* Begin *

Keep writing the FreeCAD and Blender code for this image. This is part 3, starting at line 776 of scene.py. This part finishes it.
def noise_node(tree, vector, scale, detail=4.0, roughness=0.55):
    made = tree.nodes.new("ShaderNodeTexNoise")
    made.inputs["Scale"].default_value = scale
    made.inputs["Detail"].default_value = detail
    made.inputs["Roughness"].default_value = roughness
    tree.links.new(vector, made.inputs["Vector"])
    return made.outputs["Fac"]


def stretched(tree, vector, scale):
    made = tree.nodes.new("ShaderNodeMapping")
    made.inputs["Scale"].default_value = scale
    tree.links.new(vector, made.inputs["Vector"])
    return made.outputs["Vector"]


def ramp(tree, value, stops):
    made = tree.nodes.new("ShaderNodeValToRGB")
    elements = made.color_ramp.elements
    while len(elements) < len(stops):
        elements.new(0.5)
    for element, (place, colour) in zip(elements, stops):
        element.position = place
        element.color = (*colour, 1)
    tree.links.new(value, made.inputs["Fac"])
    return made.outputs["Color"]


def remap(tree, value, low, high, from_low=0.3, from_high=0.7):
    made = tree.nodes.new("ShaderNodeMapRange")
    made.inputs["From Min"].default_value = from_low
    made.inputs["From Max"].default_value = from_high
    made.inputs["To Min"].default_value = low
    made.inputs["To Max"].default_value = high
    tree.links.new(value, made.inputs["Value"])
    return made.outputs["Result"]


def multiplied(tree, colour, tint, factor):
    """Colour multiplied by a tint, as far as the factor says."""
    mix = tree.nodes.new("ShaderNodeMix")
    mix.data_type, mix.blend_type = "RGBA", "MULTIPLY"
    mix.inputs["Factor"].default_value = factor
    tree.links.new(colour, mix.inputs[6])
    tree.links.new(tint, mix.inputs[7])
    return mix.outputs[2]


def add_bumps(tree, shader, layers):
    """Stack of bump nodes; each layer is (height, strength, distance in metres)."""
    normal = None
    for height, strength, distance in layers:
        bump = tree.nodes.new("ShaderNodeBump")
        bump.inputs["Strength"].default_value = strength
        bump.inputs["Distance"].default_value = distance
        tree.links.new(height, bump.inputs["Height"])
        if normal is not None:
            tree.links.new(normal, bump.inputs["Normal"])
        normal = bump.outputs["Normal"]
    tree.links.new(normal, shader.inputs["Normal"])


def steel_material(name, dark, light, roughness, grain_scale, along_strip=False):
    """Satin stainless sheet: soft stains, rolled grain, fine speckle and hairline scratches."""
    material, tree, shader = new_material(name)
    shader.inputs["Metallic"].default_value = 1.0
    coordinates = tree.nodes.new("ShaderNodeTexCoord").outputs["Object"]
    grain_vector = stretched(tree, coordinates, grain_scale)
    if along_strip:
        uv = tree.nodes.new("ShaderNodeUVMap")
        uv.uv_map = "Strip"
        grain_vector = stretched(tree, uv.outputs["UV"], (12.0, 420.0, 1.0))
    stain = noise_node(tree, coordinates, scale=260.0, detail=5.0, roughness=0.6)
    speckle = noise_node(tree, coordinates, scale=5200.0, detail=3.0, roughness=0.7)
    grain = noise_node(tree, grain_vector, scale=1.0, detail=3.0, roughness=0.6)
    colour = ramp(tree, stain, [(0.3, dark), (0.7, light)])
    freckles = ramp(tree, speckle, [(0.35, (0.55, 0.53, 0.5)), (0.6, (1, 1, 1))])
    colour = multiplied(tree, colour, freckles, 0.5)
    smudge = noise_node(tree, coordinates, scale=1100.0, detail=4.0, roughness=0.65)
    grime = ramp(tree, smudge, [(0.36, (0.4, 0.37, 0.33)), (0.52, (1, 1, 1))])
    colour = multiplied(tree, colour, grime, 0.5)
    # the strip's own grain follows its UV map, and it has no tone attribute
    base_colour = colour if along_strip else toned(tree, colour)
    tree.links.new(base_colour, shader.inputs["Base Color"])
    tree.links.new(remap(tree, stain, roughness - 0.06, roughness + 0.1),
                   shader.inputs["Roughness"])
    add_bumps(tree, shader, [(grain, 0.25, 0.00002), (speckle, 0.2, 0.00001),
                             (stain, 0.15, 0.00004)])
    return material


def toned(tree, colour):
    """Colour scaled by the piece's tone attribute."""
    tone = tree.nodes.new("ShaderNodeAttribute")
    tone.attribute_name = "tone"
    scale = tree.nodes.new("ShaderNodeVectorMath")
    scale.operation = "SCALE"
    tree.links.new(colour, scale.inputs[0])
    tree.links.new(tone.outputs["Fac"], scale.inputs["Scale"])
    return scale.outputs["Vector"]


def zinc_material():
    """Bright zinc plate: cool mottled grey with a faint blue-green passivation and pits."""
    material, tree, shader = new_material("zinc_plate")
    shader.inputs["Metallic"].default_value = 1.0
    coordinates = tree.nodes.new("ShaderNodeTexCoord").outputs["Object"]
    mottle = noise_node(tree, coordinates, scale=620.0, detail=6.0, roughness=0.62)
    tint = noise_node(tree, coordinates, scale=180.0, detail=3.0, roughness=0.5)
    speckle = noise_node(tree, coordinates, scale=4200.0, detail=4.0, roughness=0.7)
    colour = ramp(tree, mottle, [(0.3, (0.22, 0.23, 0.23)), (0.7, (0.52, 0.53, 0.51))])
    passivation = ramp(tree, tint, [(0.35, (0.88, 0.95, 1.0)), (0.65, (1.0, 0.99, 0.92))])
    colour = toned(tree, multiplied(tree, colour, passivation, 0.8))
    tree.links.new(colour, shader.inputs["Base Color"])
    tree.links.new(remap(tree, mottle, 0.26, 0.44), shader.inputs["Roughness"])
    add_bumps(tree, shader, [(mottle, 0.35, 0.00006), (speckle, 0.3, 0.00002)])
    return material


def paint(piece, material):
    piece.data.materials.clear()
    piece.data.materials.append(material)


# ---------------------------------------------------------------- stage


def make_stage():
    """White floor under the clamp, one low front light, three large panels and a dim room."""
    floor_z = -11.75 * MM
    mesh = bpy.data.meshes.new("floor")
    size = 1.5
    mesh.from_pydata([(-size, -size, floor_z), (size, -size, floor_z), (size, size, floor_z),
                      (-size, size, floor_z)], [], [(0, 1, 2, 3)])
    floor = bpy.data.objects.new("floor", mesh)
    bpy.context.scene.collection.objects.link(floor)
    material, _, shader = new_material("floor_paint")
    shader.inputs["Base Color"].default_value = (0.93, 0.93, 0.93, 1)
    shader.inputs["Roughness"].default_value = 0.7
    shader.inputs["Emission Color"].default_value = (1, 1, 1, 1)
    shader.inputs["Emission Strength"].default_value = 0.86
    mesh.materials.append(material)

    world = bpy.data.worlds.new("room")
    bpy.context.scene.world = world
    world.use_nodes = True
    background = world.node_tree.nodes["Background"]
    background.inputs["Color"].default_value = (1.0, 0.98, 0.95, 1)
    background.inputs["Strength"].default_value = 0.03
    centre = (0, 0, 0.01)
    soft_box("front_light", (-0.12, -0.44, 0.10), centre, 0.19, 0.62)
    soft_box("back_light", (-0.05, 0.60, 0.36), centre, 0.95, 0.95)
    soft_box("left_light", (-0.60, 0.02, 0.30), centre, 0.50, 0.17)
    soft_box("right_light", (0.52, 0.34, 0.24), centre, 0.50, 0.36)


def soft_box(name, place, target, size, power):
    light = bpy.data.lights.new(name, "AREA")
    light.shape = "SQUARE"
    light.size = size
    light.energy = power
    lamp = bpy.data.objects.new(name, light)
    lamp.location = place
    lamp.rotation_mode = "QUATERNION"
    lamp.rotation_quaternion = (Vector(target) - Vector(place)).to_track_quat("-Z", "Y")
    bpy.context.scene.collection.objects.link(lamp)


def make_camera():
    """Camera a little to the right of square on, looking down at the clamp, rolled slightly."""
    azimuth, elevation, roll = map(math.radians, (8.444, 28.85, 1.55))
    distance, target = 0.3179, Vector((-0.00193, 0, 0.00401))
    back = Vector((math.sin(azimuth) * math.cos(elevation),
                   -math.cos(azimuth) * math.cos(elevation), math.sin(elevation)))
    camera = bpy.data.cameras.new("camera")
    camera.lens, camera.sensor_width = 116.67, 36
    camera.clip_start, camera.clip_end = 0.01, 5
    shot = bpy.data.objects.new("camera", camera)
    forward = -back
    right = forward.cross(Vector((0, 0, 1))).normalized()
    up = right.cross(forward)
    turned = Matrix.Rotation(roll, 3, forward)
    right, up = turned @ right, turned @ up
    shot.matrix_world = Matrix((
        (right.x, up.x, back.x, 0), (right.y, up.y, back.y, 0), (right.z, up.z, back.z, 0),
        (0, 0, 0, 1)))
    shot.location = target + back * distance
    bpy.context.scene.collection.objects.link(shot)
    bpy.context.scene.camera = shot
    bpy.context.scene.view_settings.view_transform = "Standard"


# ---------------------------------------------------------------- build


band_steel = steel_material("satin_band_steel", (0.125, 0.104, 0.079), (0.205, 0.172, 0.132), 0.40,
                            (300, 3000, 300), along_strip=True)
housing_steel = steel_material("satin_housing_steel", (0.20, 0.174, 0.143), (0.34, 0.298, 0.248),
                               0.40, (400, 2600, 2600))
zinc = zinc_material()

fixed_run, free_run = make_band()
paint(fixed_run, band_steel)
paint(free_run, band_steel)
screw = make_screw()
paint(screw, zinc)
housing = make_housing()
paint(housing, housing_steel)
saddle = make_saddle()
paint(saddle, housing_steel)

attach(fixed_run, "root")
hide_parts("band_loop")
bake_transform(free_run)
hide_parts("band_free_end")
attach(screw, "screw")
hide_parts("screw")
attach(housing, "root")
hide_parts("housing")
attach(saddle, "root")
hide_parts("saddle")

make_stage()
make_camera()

* End *

Only those lines running from the one containing "bake_transform(free_run)" through the last line of the data above are to be copied, exactly, with both ends included.

bake_transform(free_run)
hide_parts("band_free_end")
attach(screw, "screw")
hide_parts("screw")
attach(housing, "root")
hide_parts("housing")
attach(saddle, "root")
hide_parts("saddle")

make_stage()
make_camera()